Hope you find these comments helpful and as always leave a comment if you have anything you think I should add. I'd love to hear from you!

Peer review and beta testing is essential to all software businesses

I'm an indie developer in every aspect of the term 'indie', I'm not against working in a team, I love it in my day job but unfortunately there aren't many software developers in this town and even less available to sit down with me and let me bounce ideas off of them.

Sometimes being clever isn't enough, software is a marketplace where perspectives matter and getting as many perspectives on your product before dropping your MVP (minimum viable product) on the public is what can make or break your product releases.

So what can you do if you are like me and don't have people who can sit down and talk about your products readily available?

Beta testing!

It's not uncommon to perform beta tests within your small development group and yourself following good TDR (Test Driven Development) but there is so much more to a good product release than finding bugs, you need to find issues with your UX (User Experience).

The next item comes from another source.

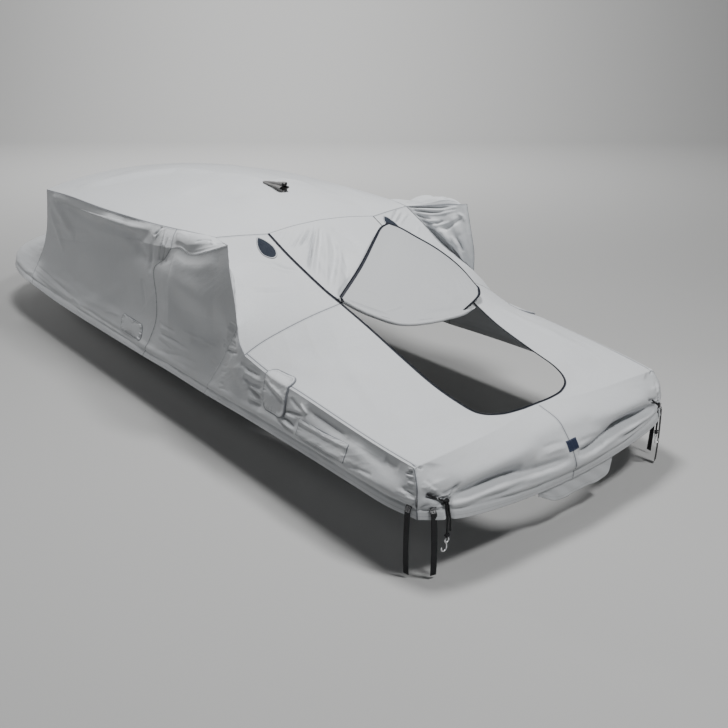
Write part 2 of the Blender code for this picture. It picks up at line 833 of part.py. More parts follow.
def add_panels(root, finishes):
    """The sewn panels. Returns their patches, and all of them as one tree."""
    panels = middle_panels()
    for word, side in (("port", -1), ("starboard", 1)):
        panels.update({f"{word}_{name}": patches for name, patches in half_panels(side).items()})
    panels["hatch"] = hatch_patches()
    normals = SeamNormals(panels)
    sheets = {name: sheet_mesh(patches, CLOTH, normals) for name, patches in panels.items()}
    tree = cloth_tree(sheets.values())
    under_hatch = cloth_tree(mesh for name, mesh in sheets.items() if name != "hatch")
    for name, mesh in sheets.items():
        add_object(name, mesh, finishes["canvas"], root)
    return panels, tree, under_hatch


def add_zips(panels, root, finishes):
    """The closed zips beside the hatch, the half zip round the opening and the one round the hatch."""
    n = STEPS
    down = n["notch"] + n["upright"]
    inboard = Vector((1, 0, 0))
    closed = {
        "port": seam("hatch_side", -1, down),
        "starboard": starboard_zip_line(),
    }
    for word, side in (("port", -1), ("starboard", 1)):
        line = closed[word] if side > 0 else closed[word][::-1]
        mesh = zip_strip(line, [-side * inboard] * len(line), ZIP_WIDTH, CLOTH)
        add_object(f"{word}_zip", mesh, finishes["zip"], root)

    starboard = seam("hatch_rim", 1, n["deck"], turned=True)
    rim = chain(seam("hatch_rim", -1, n["deck"]), starboard[: len(starboard) - n["hatch_open_starboard"]])
    toward = [beside(rim, index, Vector((0, 0, 1))) for index in range(len(rim))]
    add_object("opening_zip", zip_strip(rim, toward, RIM_ZIP_WIDTH, CLOTH), finishes["zip"], root)

    back = panels["hatch"][0][:-1]
    edge = [row[0] for row in back[::-1]] + back[0][1:-1] + [row[-1] for row in back]
    inner = [row[1] for row in back[::-1]] + back[1][1:-1] + [row[-2] for row in back]
    away = [(point - other).normalized() for point, other in zip(edge, inner)]
    strip = zip_strip(edge, away, RIM_ZIP_WIDTH, CLOTH)
    add_object("hatch_zip", strip, finishes["zip"], root)


def beside(line, index, up):
    """The level direction to the left of a line at one of its points."""
    ahead = line[min(index + 1, len(line) - 1)] - line[max(index - 1, 0)]
    return up.cross(ahead).normalized()


def add_sewn_pieces(tree, under_hatch, root, finishes):
    """Patches, vents, label and light sock."""
    for word, side in (("port", -1), ("starboard", 1)):
        for name, (fore, up, half_long, half_high, radius) in SIDE_PATCHES.items():
            rows = filled(rounded(half_long, half_high, radius))
            mesh = sewn_on(tree, rows, *side_frame(side, fore, up), CLOTH)
            add_object(f"{word}_{name}", mesh, finishes["canvas"], root)
        origin = Vector((side * VENT["out"], VENT["fore"], 1.05))
        frame = (origin, Vector((0, 1, 0)), Vector((-1, 0, 0)))
        loop = teardrop(VENT["half_long"], VENT["half_wide"])
        inner = [(x * VENT["rim"], y * VENT["rim"]) for x, y in loop]
        ring = [loop + loop[:1], inner + inner[:1]]
        mesh = sewn_on(under_hatch, ring, *frame, CLOTH)
        add_object(f"{word}_vent_rim", mesh, finishes["canvas"], root)
        hood = filled([(x * 0.985, y * 0.985) for x, y in inner], rings=3)
        mesh = sewn_on(under_hatch, hood, *frame, CLOTH, hood=VENT["hood"])
        add_object(f"{word}_vent", mesh, finishes["vent"], root)

    rows = filled(rounded(LABEL["half_long"], LABEL["half_wide"], LABEL["radius"], steps=1), rings=1)
    frame = (Vector((LABEL["across"], 0.0, LABEL["up"])), Vector((1, 0, 0)), Vector((0, 0, 1)))
    add_object("label_patch", sewn_on(tree, rows, *frame, CLOTH), finishes["vent"], root)

    sides, rings, rows = 14, 6, []
    for ring in range(rings + 1):
        share = ring / rings
        fore = SOCK["tip"] + (SOCK["mouth"] - SOCK["tip"]) * share
        radius = SOCK["tip_radius"] + (SOCK["mouth_radius"] - SOCK["tip_radius"]) * share
        floor, _ = drop(tree, Vector((SOCK["across"], fore, 2)), Vector((0, 0, -1)))
        row = []
        for corner in range(sides + 1):
            turn = 2 * math.pi * corner / sides
            wide = radius * (1 + 0.16 * share * math.cos(SOCK["pleats"] * turn))
            row.append(floor + Vector((-wide * math.cos(turn), 0, wide * math.sin(turn) + radius)))
        rows.append(row)
    mesh = lifted_clear(sheet_mesh([rows], CLOTH), tree, Vector((0, 0, 1)))
    add_object("light_sock", mesh, finishes["canvas"], root)


def add_strap(name, tree, root, finish, origin, across, outward):
    """A webbing strap sewn flat on the cloth, which hangs free below the hem."""
    rows = []
    for up in (STRAP_TOP, STRAP_TOP - 0.024, STRAP_TOP - 0.048):
        row = []
        for share in (-0.5, 0.0, 0.5):
            start = origin + share * WEBBING_WIDTH * across + 0.3 * outward
            start.z = up
            point, _ = drop(tree, start, -outward)
            row.append(point + WEBBING_THICK * outward)
        rows.append(row)
    hung = rows[-1]
    for share in (0.2, 0.4, 0.6, 0.8, 1.0):
        down = share * (STRAP_END - hung[0].z)
        sway = 0.006 * math.sin(2.6 * share) * outward + 0.004 * share * across
        rows.append([point + sway + Vector((0, 0, down)) for point in hung])
    mesh = lifted_clear(sheet_mesh([rows[::-1]], WEBBING_THICK), tree, outward)
    add_object(name, mesh, finish, root)


def clear_of_cloth(tree, point, radius):
    """The point moved aft until a round cord there just clears the cloth."""
    for _ in range(20):
        point.y -= max(0.0, radius + CORD_GAP - tree.find_nearest(point)[3])
    return point


def on_stern(tree, across, up, radius):
    """The middle of a round cord laid on the outside of the stern's cloth, or None below the hem."""
    point, _ = drop(tree, Vector((across, -0.5, up)), Vector((0, 1, 0)))
    return clear_of_cloth(tree, point, radius) if point else None


def hung_cord(tree, start, end_up, drift=0.0):
    """A cord that falls from a place on the stern, outside the cloth, and drifts sideways as it falls."""
    steps = math.ceil((start.z - end_up) / 0.008)
    points, back = [], start.y
    for step in range(steps + 1):
        up = start.z + (end_up - start.z) * step / steps
        across = start.x + drift * step / steps
        laid = on_stern(tree, across, up, CORD_DIAMETER / 2)
        back = min(back, laid.y) if laid else back
        points.append(clear_of_cloth(tree, Vector((across, back, up)), CORD_DIAMETER / 2))
        back = points[-1].y
    return points


def add_tie(word, side, tree, root, finishes):
    """A cord from under a fold, knotted on the stern: one strand holds a wire hook and one ends free."""
    up, out = Vector((0, 0, 1)), Vector((side, 0, 0))
    across = side * TIE_OUT[word]
    knot = on_stern(tree, across, TIE_TOP, KNOT)
    arm = [on_stern(tree, across + aside, TIE_TOP + rise, CORD_DIAMETER / 2) for aside, rise in TIE_ARM]
    path = spline(arm + hung_cord(tree, knot, TIE_END), 40)
    radii = []
    for point in path:
        bulge = max(0.0, 1.0 - ((point - knot).length / (1.3 * KNOT)) ** 2)
        radii.append(CORD_DIAMETER / 2 + (KNOT - CORD_DIAMETER / 2) * bulge)
    path += [path[-1] - fall * up for fall in (0.006, 0.013, 0.018)]
    radii += [0.8 * KNOT, 0.8 * KNOT, 0.4 * KNOT]
    add_cord(f"{word}_tie_rope", path, radii, finishes["cord"], root)
    tail = hung_cord(tree, knot - TAIL_ASIDE * out - 0.016 * up, TAIL_END, drift=-0.004 * side)
    add_cord(f"{word}_tie_tail", tail, [CORD_DIAMETER / 2] * len(tail), finishes["cord"], root)
    foot = path[-1] - (EYE + HOOK_WIRE / 2 + SEAM_GAP) * up
    neck = foot - EYE * up
    bow = neck - SHANK * up
    wire = arc(foot, out, up, EYE, 268, -42, 14) + [neck + 0.2 * EYE * out - 0.6 * EYE * up, bow]
    wire += arc(bow + BOW * out, -out, up, BOW, -8, -200, 10)
    hook = tube(wire, [HOOK_WIRE / 2] * (len(wire) - 1) + [HOOK_WIRE / 2.4])
    add_object(f"{word}_tie_hook", hook, finishes["chrome"], root)


def add_tongue(tree, root, finish):
    """The inner flap that hangs under the stern hem."""
    lower = spline([(across, 0, up) for across, up in TONGUE], 12)
    rows = []
    for share in (0.0, 0.35, 0.7, 1.0):
        row = []
        for point in lower:
            inside, _ = drop(tree, Vector((point.x, 0.3, TONGUE_TOP)), Vector((0, -1, 0)))
            up = point.z + (TONGUE_TOP - point.z) * share
            wave = 0.004 * (1 - share) * math.sin(17 * point.x)
            row.append(Vector((point.x, inside.y + 0.004 + wave, up)))
        rows.append(row)
    mesh = lifted_clear(sheet_mesh([rows], CLOTH), tree, Vector((0, 1, 0)))
    add_object("stern_tongue", mesh, finish, root)


def main():
    for old in list(bpy.data.objects):
        bpy.data.objects.remove(old)
    root = bpy.data.objects.new("cover_frame", None)
    root.location = -UNDER_TOP
    bpy.context.collection.objects.link(root)
    finishes = {
        "canvas": material("silver_canvas", (0.62, 0.64, 0.65), 0.85),
        "zip": material("navy_zip", (0.02, 0.03, 0.06), 0.55),
        "vent": material("navy_mesh", (0.03, 0.05, 0.09), 0.70),
        "webbing": material("black_webbing", (0.01, 0.01, 0.012), 0.65),
        "cord": material("black_cord", (0.02, 0.02, 0.024), 0.80),
        "chrome": material("chrome_wire", (0.75, 0.76, 0.78), 0.15, metallic=1.0),
    }
    panels, tree, under_hatch = add_panels(root, finishes)
    add_zips(panels, root, finishes)
    add_sewn_pieces(tree, under_hatch, root, finishes)
    for word, side in (("port", -1), ("starboard", 1)):
        fore, starboard = Vector((0, 1, 0)), Vector((1, 0, 0))
        on_side = (Vector((side * 1.25, SIDE_STRAP_FORE, 0)), side * fore, side * starboard)
        on_back = (Vector((side * STERN_STRAP_OUT, 0, 0)), starboard, -fore)
        add_strap(f"{word}_side_strap", tree, root, finishes["webbing"], *on_side)
        add_strap(f"{word}_stern_strap", tree, root, finishes["webbing"], *on_back)
        add_tie(word, side, tree, root, finishes)
    add_tongue(tree, root, finishes["canvas"])


main()
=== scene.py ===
import math

import bmesh
import bpy
import numpy as np
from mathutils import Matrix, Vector
from mathutils.bvhtree import BVHTree


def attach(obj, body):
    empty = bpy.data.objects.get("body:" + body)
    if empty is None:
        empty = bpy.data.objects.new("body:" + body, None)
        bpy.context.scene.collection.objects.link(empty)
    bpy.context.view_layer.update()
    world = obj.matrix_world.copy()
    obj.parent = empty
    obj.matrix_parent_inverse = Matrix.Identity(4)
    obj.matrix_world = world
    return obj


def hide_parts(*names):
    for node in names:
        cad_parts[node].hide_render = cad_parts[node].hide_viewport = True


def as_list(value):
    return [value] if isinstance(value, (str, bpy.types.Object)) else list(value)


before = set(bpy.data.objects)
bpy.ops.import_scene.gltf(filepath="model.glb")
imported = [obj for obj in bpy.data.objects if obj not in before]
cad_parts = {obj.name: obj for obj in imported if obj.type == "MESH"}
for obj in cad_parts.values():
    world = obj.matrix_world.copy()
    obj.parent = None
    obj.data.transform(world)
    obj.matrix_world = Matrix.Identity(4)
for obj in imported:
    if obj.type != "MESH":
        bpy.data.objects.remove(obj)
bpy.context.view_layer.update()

underTop = np.array((0.0, 3.90, 1.33))  # the frame's origin, from the boat's own zero at the stern
fine = 10  # mesh rows for each step of a seam

view = {"at": (-4.0558, -6.8239, 1.282), "down": 0.3752, "toStarboard": 0.6839, "lens": 41.894}
camera = bpy.data.objects.new("camera", bpy.data.cameras.new("camera"))
camera.data.lens = view["lens"]
camera.location = view["at"]
camera.rotation_euler = (math.pi / 2 - view["down"], 0, -view["toStarboard"])
camera.data.clip_end = 200
bpy.context.scene.collection.objects.link(camera)
bpy.context.scene.camera = camera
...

How do I do a closed / public beta?

  1. Pick a distribution platform - iOS has limited ways to you can beta test but if you have a way to collect UDIDs from potential participants then adhoc distributions are not that difficult and don't put too much stress on the participant. You can give them this website to make instructions easier. Look at other options as well, Test Flight has received good praise.
  2. Get analytics - You can't rely on your beta testers to give you feedback, especially if you have never met them. Use a service like parse to feed back useful data such as how many levels were completed in your game, how many retries, how many error screens were presented, etc. 
  3. Add a dummy payment system - In-app purchases need to be tested too, when designing your store kit classes be sure to implement a way to set a boolean switch for test mode where it can allow purchases separate to the actual store kit. Use compiler #if statements to make sure the code can't be manipulated in release.
  4. Let the participants give you feedback - What I like to do is set up a form in google documents stored on my google drive. You can make fairly detailed forms, make them public and then see all the background data collected in a nice neat spreadsheet without spending a cent. Then pick a logical point in your game (such as at the end of the final level or after 20 attempts to then ask them if they would like to provide feedback and send them to the form. This is important as you are narrowing down the feedback to people who actually played the game to a specific point.
  5. Ask for more feedback - In addition to the above, have a separate form for bad experiences. Measure the number of memory warnings, error screens, crashes, levels failed and then ask them if they would like to submit a bug / issue report. You will see this data in your analytics but its important to get the direct opinion of the user as well.

Hope you find this useful and is enough to get you started. Don't fall in to the "I know everything" trap.